Beyond technological advances, one of the aspects I value most about industry–academia collaboration is how it keeps science grounded in reality, particularly from a student-training perspective. As a trainee and now as an advisor, I have consistently observed that projects involving industrial collaborators come with clearly defined objectives, firm timelines, and tangible expectations. This introduces productive pressure that pushes teams to troubleshoot efficiently, communicate clearly, and deliver meaningful outcomes. It also forces researchers to articulate the value of their work beyond academic language. As a colleague of mine often says, research has its greatest impact when it can save time, save money, or ideally do both. Industry collaborations make that reality unavoidable and help prepare students to step outside the “academic bubble” and into diverse professional environments.
To complement my academic perspective, I reached out to several industrial collaborators to gather their perspective on the value of these partnerships. Despite differences in organization size, business model, and application focus, their responses converged on several themes.
From an industrial standpoint, collaborations with academia are a powerful engine for innovation because they unite academic creativity with industrial pragmatism. One collaborator captured this succinctly: “This combination of academic creativity and industrial realism tends to unlock solutions we would not reach on our own.” Academic partners contribute deep mechanistic understanding, methodological innovation, and freedom to explore emerging ideas, while industry brings access to real samples, real constraints, and real performance requirements related to robustness, throughput, cost, and regulatory compliance. Together, these elements allow promising concepts to be tested under realistic conditions early, accelerating their translation into practical analytical solutions.
Several collaborators emphasized that the most effective partnerships are those anchored to clearly defined, real-world problems, while still preserving academic freedom to explore fundamentals in depth. One noted that successful translation depends on “joint method development projects, where both sides co-design experiments and share data early and often,” highlighting transparent communication as a critical success factor.
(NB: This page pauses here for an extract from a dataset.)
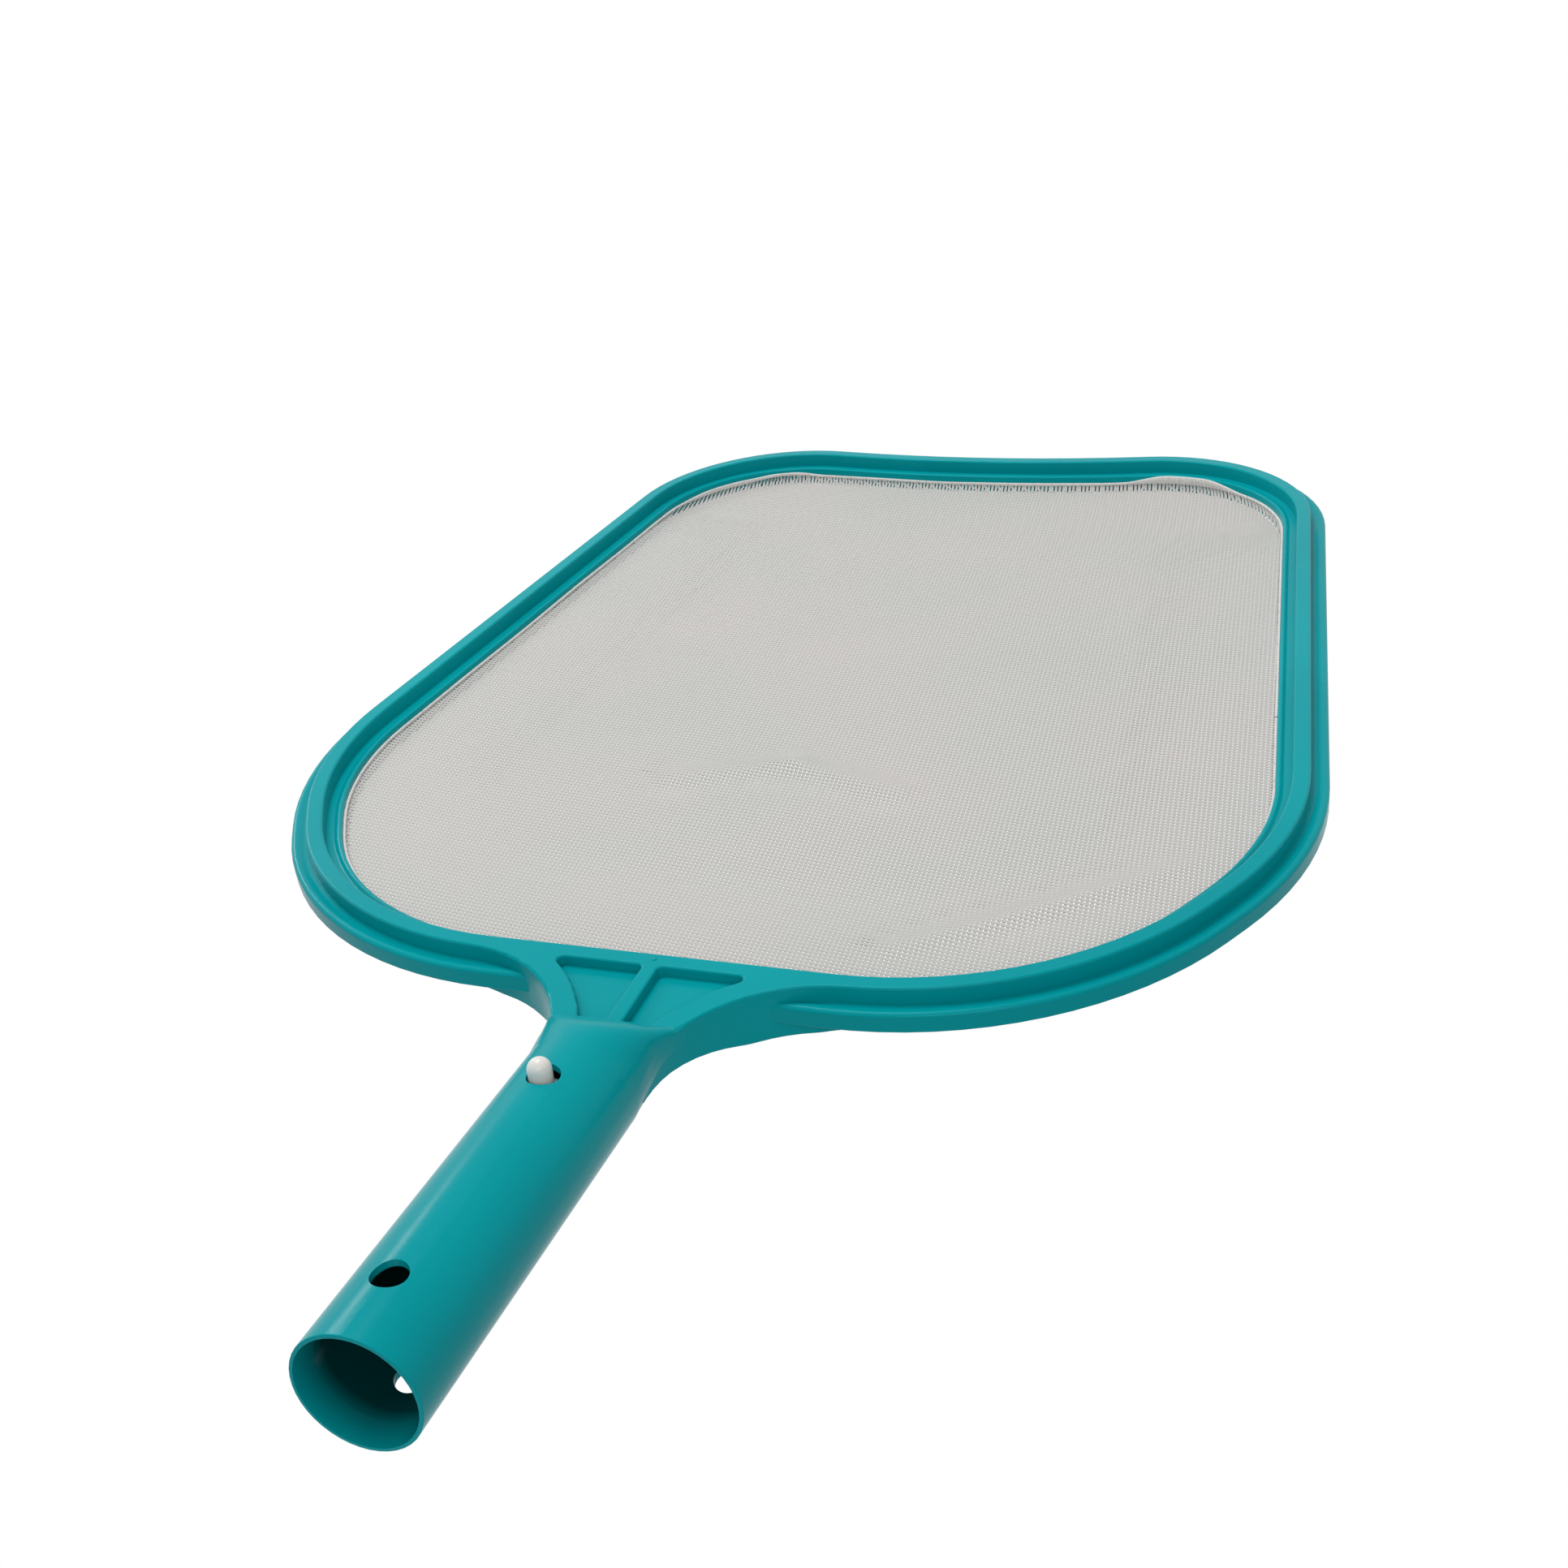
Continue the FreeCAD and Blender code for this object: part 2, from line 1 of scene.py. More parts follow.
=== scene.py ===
import bpy
import math
import random
from collections import namedtuple
from mathutils import Matrix, Vector
from mathutils.kdtree import KDTree


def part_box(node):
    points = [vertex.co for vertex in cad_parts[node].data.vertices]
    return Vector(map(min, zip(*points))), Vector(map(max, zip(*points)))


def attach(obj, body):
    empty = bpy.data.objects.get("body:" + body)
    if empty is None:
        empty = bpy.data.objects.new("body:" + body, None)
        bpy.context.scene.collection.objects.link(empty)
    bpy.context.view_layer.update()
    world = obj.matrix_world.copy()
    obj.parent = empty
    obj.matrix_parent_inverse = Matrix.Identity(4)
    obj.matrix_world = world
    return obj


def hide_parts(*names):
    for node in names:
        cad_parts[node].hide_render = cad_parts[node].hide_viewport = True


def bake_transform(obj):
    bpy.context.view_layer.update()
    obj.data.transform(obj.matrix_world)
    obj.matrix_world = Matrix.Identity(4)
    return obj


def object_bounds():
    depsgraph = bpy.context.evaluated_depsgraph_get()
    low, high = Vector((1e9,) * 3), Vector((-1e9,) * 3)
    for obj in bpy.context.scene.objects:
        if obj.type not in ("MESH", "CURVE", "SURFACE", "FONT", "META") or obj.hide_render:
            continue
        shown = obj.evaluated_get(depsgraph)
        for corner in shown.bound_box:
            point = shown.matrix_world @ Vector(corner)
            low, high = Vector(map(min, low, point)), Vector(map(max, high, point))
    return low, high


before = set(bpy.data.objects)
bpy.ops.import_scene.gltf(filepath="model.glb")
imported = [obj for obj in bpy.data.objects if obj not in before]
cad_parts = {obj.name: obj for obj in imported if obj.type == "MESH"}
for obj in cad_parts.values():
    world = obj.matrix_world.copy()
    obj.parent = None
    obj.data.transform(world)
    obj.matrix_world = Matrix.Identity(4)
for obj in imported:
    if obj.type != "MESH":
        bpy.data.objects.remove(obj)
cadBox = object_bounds()
bpy.ops.object.select_all(action="DESELECT")
mm = 0.001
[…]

Others stressed the importance of academic partners being willing to engage with practical challenges such as matrix effects, sample preparation constraints, instrument robustness, and method transferability, which are factors that often determine whether a technique can move from proof of concept to routine use.
Another recurring theme was the challenge of bridging the gap between fundamental discovery and proof of concept. One collaborator pointed out that “many fundamental ideas sit in a gap between theory and proof of concept,” often due to limited resources, risk tolerance, or visibility. Others noted that incubator programs, dedicated industrial research teams, and even emerging artificial intelligence (AI)-driven tools may help connect ideas across disciplines and industries, increasing the likelihood that promising concepts find a path to application.
The strongest consensus across all collaborators, however, centered on workforce development and the marketability of students and postdoctoral researchers involved in industrial collaborations. One industrial partner stated: “Students and postdocs who work on industrially motivated separation problems gain exposure to real-world constraints such as turnaround times, regulatory compliance, and cost of goods.” Another emphasized the hiring advantage this creates, noting that these trainees are “technically strong, comfortable with advanced instrumentation, and already familiar with how their work connects to product development and manufacturing.”
From the perspective of hiring managers, these experiences translate directly into career readiness. As one collaborator explained, “Hiring newly minted students who have worked on these collaborations allows them to hit the ground running and contribute more significantly earlier in their careers, which translates into faster career growth.” Another added that access to sophisticated tools and real industrial decision-making makes students “more marketable and in demand when transitioning to either academia or industry.” In this sense, industry–academia collaboration is not only advancing separation science, it is also actively shaping the next generation of separation scientists.
While the scientific, technological, and training benefits of these partnerships are clear, it is equally important to acknowledge what truly enables them to happen. Meaningful collaboration does not occur by chance, and it does not happen without resources. In today’s academic environment, research activities, including graduate student training, require substantial financial support. Contrary to a common misconception, funding does not simply “exist” within academic institutions. Graduate student stipends, tuition, benefits, and research costs are often supported almost entirely through externally funded research, including industry-sponsored projects. Sustaining the human capital that drives academic research is not optional for the success of these collaborations.
For this reason, academic institutions must play an active and flexible role in enabling industry partnerships. A sustainable research ecosystem depends on a balanced funding portfolio that values both conventional sources, such as federal grants, and alternative pathways, including industrial collaboration. Industry-funded research should be recognized as complementary rather than competing with traditional funding mechanisms, and institutional policies must reflect the different timelines, deliverables, and success metrics associated with these collaborations. Greater flexibility in areas such as overhead structures, intellectual property negotiations, publication timelines, and student appointment mechanisms would significantly reduce barriers without compromising academic integrity.
At the same time, it is essential to recognize the substantial effort required from faculty to establish and sustain successful industry partnerships. These collaborations are built on trust, scientific reputation, long-term productivity, and consistent delivery, often developed over years. Institutions should acknowledge this work as a meaningful component of scholarly activity, particularly when it results in high-quality student training, technology translation, and measurable societal impact.
Taken together, these perspectives strongly reinforce my own experience: collaboration between academia and industry is not merely beneficial, it is essential. By bridging curiosity with application, and training with real-world relevance, these partnerships ensure that separation science remains scientifically rigorous, societally impactful, and capable of preparing a highly skilled and market-ready workforce. If academia and industry can communicate more openly and act more flexibly, collaboration will not be the exception, but a defining feature of the future of separation science.